Mountains Outside Erseke
Just over a week ago Nancy and I were saying goodbye to friends in Ireland. We vacated our home in Cahir on Sunday morning and headed north to Dublin to see friends at Adelide Road church. After the services there we went out to the airport and flew to Bologna, Italy, for the night. The next morning we flew to Tirana, Albania, where we were met and taken directly to the town of Erseke and the Udhekryq (Crossroads) Bible School. My first class on The Parables was that night and Nancy’s first English class the next day.
Co Teacher Jack Dabney
Now we have been here for just over a week.
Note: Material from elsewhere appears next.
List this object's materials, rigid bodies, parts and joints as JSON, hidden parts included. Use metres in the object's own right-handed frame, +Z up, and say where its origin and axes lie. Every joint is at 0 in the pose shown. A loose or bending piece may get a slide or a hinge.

In that time we have renewed relationships, made new friends, taught numerous classes, enjoyed wonderful food—and Nancy even managed a couple days of English seminars in the Albanian city of Berat. Since coming the rains have been falling most of the time and the roads have turned into flowing streams, but the school is comfortable and dry, with all the amenities of a school at home.
School Cooks
Albania is very different from Ireland and Greensboro. In the architecture and infrastructure it bears the unmistakable marks of its communist past—marks which are not very pretty. But it also has an air of newness and life. In the midst of decaying apartment buildings there are new buildings popping up, and the roads are bit by bit being smoothed, straightened, and expanded. It is a very beautiful place, with unspoiled Adriatic white sand coastland giving way to incredibly rugged Balkan mountains. Where we are these mountains rise just outside of the town, separating us from Greece, and the beginning of winter has started to cover them with a dusting of snow. Sunsets are dramatic and the air is clear and clean (except when the cheese factory just outside the school belches out its daily dose of smoke). Buildings in the town are often not heated, so their doors are left open even in these cold days, but in the school a modern and innovative system keeps everyone comfortable and the water always hot.
Street Leaving Erseke
All this is to say that the world in which God has placed Nancy and me continues to be an interesting, challenging, and rewarding one. We are blessed to be here in Erseke once again, and are grateful to God for the opportunity to serve and be served. As I experience the road on which God has placed us, I marvel again at how good it is—and thank him for the place and the people, and the chance to continue with the adventure of following him. Come, let us sing for joy to the Lord; let us shout aloud to the Rock of our salvation. Let us come before him with thanksgiving and extol him with music and song… Psalm 95:1,2.